Problem description: Look through the records and report how many lines include the word "picture", with no other words.

Provided material:

▶

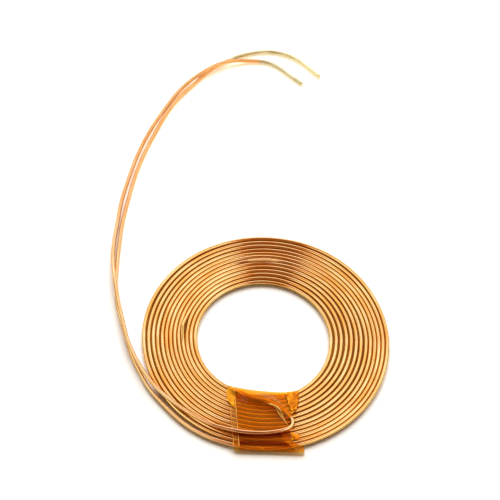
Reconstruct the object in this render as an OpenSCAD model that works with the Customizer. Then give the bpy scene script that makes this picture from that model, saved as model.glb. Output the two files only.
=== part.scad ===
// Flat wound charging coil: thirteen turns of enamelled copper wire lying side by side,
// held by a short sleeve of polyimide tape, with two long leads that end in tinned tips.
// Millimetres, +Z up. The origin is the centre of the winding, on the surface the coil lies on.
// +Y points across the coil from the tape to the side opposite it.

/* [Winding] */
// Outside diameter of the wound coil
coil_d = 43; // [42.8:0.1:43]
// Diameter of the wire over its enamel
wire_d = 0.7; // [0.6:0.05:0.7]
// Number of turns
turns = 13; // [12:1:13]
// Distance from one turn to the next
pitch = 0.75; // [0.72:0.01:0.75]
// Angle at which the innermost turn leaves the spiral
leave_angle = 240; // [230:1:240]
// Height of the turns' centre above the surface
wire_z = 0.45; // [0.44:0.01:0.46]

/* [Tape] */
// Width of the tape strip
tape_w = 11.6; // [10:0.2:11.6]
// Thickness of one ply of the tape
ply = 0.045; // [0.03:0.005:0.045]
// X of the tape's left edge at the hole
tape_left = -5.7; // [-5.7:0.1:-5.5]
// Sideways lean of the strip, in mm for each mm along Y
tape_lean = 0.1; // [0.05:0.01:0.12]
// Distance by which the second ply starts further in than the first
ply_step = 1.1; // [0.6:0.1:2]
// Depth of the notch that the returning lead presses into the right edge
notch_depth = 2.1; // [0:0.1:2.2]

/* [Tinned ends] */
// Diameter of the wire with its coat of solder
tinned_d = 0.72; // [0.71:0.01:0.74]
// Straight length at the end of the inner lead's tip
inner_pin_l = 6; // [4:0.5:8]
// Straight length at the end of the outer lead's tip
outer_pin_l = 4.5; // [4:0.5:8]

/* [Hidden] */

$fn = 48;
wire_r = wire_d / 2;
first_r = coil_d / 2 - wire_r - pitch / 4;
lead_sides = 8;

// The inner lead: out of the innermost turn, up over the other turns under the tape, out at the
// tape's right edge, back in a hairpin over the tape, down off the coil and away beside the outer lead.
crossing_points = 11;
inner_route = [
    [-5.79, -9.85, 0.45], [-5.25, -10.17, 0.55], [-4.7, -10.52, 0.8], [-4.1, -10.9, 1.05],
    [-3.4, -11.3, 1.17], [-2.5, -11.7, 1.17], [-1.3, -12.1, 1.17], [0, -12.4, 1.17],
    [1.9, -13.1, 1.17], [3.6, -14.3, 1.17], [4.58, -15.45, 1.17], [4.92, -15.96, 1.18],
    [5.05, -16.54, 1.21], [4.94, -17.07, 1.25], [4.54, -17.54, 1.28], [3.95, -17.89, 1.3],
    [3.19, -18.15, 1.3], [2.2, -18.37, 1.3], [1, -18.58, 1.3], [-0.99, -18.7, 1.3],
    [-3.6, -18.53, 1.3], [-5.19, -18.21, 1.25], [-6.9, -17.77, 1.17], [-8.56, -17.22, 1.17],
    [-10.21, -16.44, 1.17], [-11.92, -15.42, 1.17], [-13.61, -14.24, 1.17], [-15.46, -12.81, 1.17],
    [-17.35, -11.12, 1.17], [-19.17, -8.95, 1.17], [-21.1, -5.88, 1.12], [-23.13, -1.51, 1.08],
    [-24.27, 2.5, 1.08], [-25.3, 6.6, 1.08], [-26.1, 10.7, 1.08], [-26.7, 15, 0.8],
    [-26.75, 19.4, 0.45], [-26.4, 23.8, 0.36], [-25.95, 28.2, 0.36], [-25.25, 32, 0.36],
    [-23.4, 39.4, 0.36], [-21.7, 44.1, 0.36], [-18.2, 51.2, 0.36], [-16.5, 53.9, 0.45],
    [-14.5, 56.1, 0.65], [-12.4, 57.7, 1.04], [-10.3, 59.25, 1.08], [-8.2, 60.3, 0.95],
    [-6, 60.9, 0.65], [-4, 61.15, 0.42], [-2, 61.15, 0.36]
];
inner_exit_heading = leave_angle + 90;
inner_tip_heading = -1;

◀
▶

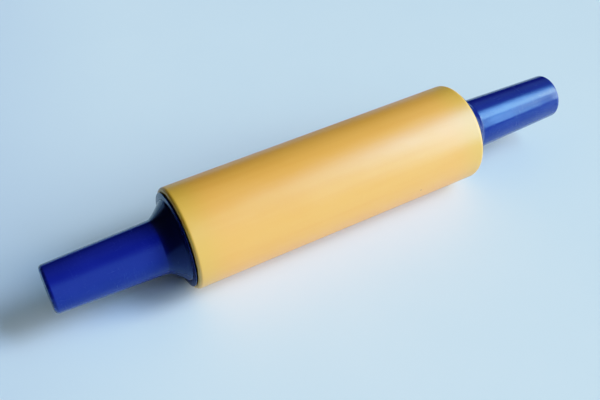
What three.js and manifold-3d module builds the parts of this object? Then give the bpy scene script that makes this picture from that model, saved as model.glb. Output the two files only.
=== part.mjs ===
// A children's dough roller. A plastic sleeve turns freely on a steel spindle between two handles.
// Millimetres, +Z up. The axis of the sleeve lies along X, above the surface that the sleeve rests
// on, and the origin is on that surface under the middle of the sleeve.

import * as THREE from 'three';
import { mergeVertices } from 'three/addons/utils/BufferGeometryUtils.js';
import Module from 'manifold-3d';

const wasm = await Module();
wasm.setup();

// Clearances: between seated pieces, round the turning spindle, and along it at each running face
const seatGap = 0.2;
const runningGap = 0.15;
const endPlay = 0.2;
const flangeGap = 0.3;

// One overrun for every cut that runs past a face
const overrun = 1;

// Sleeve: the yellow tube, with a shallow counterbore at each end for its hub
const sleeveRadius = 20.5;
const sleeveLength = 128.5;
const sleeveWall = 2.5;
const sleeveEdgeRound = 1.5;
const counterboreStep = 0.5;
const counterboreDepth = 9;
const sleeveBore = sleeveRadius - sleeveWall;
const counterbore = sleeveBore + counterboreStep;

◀

Exercise response: 2